DATA PROVIDED →

=======

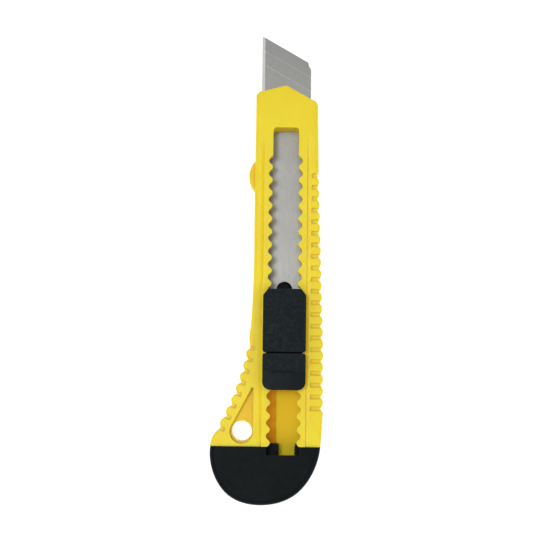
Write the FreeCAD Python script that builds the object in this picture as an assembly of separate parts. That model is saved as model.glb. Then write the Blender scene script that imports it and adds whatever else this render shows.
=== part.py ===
import FreeCAD, Part
import math
import os

# Snap-off utility knife lying flat, blade partly out. Millimetres.
# X runs across the knife, Y along it towards the blade tip, Z up through the thumb slider's side.
# The origin is on the blade's centre line, halfway along the closed body, on the flat back face.

# Body
BODY_TOP = 12.4          # height of the raised track that the slider runs on
SIDE_DROP = 0.5          # how far the flanks lie below the track
TRACK_HALF = 7.7         # half width of the raised track
TRACK_END = 56.0         # where the track's step has faded into the head
TRACK_FADE = 8.0
DISH_DEPTH = 0.2         # the flanks dip this much further at the foot of the track
DISH_WIDTH = 1.2
JUNCTION_Y = -54.5       # where the yellow body meets the black cap
PEAK_Y = 75.1
EDGE_ROUND = 0.8         # rounding of the top rim round the ribs and the nose
LEFT_ROUND = 1.7         # of the smooth left edge
HEAD_ROUND = 1.5         # of the right edge of the head
BUTT_ROUND = 1.4         # where the rim meets the cap
BACK_ROUND = 0.8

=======

Begin with the first line of the listing and copy exactly through the line that contains "# The origin", please, keeping both ends and leaving out everything after.

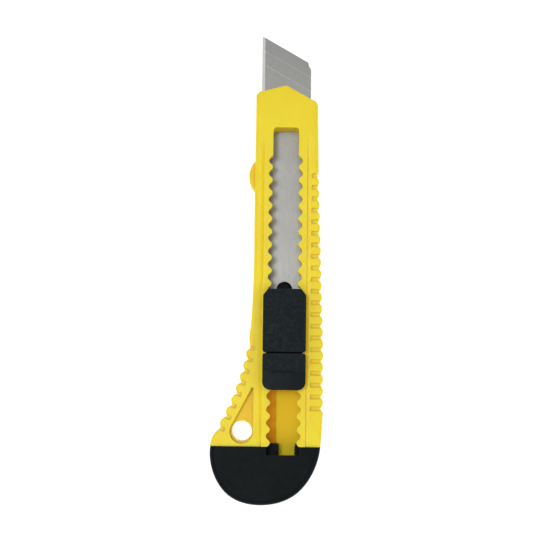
Write the FreeCAD Python script that builds the object in this picture as an assembly of separate parts. That model is saved as model.glb. Then write the Blender scene script that imports it and adds whatever else this render shows.
=== part.py ===
import FreeCAD, Part
import math
import os

# Snap-off utility knife lying flat, blade partly out. Millimetres.
# X runs across the knife, Y along it towards the blade tip, Z up through the thumb slider's side.
# The origin is on the blade's centre line, halfway along the closed body, on the flat back face.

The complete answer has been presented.